__Problem requirements__: Set down exactly, please, each line from the one containing "extrude(amount=spacer_high_z - spacer_low_z)" through the one containing "bpy.context.scene.collection.objects.link(empty)", both lines included, and no other line.

__Data excerpt__:

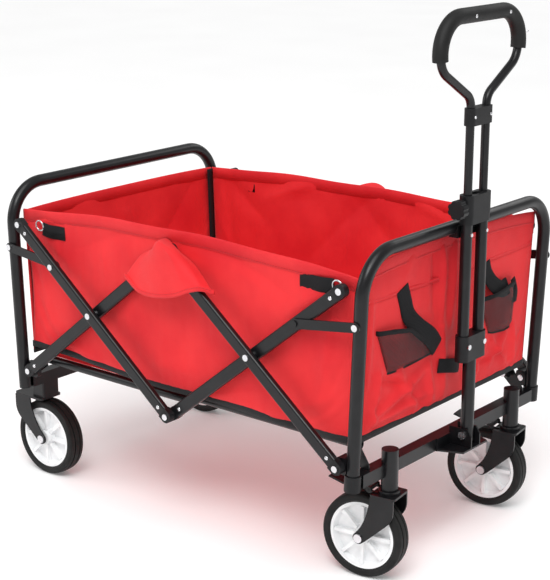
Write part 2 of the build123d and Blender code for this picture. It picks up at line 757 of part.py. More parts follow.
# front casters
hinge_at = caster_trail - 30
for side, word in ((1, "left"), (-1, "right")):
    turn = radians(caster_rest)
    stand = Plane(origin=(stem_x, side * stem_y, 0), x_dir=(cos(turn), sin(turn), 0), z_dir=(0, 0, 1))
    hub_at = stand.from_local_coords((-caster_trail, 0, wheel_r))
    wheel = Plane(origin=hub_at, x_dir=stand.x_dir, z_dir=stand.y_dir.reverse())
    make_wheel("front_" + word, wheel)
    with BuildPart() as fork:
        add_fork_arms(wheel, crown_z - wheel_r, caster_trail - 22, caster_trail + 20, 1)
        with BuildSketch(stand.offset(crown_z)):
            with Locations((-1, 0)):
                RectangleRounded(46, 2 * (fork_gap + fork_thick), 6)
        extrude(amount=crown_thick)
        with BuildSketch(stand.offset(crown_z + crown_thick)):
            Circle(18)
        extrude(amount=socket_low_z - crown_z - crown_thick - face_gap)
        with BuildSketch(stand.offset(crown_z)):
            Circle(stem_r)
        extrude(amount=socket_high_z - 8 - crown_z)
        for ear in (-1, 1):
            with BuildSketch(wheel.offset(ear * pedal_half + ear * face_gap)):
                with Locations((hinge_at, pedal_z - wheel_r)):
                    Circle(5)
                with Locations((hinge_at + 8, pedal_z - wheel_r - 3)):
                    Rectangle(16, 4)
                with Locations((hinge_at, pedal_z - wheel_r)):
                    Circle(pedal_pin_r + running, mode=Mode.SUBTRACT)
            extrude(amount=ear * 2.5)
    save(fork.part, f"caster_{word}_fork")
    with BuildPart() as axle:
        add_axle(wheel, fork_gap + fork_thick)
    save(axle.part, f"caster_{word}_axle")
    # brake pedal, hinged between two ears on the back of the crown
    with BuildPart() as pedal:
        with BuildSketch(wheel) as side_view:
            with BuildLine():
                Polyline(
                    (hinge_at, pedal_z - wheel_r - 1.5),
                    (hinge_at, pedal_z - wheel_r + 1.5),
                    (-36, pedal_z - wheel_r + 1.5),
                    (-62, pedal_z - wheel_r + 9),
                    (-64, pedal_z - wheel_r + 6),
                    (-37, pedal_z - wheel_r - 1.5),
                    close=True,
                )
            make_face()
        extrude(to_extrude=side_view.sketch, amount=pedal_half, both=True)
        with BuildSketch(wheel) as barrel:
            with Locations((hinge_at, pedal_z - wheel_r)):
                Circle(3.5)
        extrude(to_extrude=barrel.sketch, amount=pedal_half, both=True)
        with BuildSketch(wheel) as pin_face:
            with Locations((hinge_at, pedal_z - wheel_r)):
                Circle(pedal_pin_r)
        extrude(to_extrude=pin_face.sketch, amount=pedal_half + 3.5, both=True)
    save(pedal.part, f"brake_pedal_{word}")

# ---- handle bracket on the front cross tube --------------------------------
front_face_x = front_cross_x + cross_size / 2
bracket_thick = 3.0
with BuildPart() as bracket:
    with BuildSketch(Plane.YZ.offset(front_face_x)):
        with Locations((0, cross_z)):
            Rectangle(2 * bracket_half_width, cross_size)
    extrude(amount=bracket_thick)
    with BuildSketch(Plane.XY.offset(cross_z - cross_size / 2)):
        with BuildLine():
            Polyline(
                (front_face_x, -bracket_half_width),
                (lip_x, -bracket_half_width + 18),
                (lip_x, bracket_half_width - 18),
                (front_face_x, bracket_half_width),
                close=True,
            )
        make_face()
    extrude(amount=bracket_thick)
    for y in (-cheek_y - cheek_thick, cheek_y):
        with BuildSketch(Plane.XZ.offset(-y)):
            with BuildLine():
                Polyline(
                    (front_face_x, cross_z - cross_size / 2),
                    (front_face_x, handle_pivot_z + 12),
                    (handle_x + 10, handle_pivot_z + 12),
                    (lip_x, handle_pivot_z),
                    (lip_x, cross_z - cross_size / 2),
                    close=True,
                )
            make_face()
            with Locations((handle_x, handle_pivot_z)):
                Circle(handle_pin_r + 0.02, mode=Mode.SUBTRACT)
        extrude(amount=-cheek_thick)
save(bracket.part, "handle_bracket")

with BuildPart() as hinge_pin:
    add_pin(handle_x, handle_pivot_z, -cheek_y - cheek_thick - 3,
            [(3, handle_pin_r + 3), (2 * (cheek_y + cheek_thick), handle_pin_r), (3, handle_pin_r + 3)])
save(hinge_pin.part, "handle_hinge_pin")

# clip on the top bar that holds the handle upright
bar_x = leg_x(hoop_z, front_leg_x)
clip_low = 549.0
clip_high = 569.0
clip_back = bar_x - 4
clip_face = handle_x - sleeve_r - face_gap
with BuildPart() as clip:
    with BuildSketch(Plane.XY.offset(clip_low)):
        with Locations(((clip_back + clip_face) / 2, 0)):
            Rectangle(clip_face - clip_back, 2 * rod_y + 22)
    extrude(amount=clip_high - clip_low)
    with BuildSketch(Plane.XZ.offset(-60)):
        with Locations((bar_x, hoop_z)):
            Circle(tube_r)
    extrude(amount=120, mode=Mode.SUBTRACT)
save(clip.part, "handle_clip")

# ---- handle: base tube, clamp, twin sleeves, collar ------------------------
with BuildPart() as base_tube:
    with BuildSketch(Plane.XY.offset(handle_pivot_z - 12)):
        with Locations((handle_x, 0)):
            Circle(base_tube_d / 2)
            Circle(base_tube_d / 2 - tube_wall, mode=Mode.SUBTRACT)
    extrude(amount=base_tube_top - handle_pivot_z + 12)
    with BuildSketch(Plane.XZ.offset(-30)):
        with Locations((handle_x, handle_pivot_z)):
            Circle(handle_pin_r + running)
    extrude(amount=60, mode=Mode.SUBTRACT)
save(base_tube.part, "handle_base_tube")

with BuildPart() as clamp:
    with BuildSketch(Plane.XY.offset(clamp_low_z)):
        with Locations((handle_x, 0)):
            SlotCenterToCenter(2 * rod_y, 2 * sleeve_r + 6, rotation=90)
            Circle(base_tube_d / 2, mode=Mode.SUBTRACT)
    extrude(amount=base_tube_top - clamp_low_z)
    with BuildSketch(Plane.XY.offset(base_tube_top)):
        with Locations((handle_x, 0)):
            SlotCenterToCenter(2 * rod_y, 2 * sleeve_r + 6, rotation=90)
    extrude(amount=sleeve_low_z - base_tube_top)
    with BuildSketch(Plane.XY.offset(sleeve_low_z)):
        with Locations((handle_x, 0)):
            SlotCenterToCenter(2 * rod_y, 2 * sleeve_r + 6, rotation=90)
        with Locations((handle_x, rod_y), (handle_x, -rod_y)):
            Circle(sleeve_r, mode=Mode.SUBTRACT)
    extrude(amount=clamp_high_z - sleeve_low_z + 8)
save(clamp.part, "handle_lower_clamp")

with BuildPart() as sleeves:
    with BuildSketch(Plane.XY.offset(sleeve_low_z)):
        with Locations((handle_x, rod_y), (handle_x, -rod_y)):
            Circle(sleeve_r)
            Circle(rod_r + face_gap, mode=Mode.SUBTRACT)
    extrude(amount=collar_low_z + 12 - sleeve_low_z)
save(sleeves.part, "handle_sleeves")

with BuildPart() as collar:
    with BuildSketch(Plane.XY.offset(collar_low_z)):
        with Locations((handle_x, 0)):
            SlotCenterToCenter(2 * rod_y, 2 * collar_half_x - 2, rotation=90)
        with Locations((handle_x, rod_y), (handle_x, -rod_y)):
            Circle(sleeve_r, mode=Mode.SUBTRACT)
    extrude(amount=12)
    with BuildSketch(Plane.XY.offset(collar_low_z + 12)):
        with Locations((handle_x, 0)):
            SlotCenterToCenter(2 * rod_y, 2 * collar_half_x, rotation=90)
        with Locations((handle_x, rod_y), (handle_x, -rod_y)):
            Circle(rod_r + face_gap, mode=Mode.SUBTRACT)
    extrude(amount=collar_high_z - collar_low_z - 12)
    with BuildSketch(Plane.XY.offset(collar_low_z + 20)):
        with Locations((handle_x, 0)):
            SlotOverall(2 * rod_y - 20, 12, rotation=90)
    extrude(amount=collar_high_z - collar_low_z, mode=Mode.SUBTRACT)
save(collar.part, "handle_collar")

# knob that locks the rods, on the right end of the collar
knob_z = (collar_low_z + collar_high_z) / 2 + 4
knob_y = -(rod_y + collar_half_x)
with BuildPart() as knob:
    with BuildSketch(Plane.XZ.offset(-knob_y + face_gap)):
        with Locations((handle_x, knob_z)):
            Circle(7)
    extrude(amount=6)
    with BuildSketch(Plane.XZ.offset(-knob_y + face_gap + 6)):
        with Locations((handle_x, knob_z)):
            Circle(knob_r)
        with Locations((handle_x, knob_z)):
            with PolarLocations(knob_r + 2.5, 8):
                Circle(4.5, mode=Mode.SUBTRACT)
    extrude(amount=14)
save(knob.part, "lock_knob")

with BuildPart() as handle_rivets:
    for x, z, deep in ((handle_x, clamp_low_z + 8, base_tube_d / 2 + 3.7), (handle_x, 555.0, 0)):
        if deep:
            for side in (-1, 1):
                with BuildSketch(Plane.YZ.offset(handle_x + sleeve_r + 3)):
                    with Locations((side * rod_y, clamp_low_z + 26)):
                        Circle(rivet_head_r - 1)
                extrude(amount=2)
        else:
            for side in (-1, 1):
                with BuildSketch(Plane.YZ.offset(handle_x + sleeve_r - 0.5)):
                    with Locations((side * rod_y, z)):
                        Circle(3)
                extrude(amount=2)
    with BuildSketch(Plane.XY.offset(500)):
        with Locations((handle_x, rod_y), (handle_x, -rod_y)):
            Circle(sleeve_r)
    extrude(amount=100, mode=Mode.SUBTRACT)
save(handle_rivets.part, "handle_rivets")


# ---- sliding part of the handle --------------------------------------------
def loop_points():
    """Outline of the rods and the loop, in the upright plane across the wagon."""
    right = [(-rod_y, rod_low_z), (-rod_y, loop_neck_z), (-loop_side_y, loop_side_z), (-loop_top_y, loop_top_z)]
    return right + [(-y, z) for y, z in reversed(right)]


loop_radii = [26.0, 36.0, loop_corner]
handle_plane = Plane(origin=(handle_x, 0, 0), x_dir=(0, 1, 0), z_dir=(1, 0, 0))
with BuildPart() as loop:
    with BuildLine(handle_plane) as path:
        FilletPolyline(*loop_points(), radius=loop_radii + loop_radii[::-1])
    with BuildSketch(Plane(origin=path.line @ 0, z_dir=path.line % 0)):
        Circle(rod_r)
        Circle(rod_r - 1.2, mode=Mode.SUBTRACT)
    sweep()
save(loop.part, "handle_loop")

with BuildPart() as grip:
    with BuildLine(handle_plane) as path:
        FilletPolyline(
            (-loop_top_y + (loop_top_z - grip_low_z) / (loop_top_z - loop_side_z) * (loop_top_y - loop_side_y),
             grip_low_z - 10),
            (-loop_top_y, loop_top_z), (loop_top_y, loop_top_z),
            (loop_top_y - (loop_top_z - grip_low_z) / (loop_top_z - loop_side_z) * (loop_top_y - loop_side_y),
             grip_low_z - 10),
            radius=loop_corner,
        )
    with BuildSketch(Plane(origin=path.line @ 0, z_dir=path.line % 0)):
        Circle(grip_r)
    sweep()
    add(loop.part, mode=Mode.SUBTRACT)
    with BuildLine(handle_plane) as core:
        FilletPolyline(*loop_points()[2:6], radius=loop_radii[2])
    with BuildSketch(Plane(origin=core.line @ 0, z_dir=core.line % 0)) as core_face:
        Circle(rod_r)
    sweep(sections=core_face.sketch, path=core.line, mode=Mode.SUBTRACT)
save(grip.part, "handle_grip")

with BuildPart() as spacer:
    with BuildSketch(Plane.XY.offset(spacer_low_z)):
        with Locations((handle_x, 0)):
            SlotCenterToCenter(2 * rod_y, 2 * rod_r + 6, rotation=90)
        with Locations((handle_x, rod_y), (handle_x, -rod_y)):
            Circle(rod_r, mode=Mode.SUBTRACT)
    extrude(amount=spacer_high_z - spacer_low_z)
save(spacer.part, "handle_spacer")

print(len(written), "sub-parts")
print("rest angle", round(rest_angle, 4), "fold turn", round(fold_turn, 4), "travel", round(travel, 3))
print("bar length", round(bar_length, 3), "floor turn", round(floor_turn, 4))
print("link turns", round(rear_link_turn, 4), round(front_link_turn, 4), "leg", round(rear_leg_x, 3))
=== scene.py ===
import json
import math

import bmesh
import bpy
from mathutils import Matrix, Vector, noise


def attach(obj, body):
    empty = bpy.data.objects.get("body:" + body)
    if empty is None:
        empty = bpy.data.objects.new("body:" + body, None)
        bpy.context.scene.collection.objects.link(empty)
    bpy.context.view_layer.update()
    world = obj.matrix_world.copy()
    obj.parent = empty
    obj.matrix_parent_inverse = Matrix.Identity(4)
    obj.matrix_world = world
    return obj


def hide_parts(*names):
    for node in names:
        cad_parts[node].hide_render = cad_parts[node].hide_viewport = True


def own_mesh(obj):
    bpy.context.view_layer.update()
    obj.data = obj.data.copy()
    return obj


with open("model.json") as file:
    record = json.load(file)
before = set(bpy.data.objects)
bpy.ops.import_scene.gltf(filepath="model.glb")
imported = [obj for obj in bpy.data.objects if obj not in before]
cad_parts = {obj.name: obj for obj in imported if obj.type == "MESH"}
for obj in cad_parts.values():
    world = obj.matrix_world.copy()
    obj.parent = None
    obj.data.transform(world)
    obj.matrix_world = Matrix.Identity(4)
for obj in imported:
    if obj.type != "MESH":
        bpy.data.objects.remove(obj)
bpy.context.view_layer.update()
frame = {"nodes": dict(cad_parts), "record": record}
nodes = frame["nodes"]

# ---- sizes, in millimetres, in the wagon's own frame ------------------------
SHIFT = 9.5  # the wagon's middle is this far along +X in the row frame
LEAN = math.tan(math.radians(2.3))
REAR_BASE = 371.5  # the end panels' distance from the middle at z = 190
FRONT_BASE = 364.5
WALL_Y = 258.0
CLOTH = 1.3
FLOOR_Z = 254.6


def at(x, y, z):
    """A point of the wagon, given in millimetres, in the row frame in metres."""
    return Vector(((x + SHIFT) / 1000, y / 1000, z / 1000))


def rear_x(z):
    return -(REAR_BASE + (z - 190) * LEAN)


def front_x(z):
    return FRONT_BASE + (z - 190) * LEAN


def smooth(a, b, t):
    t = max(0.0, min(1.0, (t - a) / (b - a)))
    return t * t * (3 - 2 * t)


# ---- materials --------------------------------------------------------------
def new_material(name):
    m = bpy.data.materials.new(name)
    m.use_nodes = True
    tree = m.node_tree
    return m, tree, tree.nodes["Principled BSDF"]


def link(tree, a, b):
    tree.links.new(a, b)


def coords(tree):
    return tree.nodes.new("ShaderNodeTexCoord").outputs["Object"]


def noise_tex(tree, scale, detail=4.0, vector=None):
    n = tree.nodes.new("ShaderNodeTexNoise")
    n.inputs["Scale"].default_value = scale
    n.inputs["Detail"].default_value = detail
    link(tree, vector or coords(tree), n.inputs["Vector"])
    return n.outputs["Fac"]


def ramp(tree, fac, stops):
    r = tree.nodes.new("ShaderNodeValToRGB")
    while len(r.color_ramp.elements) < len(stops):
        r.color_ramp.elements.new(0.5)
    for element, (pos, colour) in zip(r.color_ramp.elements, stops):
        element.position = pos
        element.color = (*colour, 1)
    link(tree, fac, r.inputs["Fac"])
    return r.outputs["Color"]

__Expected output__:
    extrude(amount=spacer_high_z - spacer_low_z)
save(spacer.part, "handle_spacer")

print(len(written), "sub-parts")
print("rest angle", round(rest_angle, 4), "fold turn", round(fold_turn, 4), "travel", round(travel, 3))
print("bar length", round(bar_length, 3), "floor turn", round(floor_turn, 4))
print("link turns", round(rear_link_turn, 4), round(front_link_turn, 4), "leg", round(rear_leg_x, 3))
=== scene.py ===
import json
import math

import bmesh
import bpy
from mathutils import Matrix, Vector, noise


def attach(obj, body):
    empty = bpy.data.objects.get("body:" + body)
    if empty is None:
        empty = bpy.data.objects.new("body:" + body, None)
        bpy.context.scene.collection.objects.link(empty)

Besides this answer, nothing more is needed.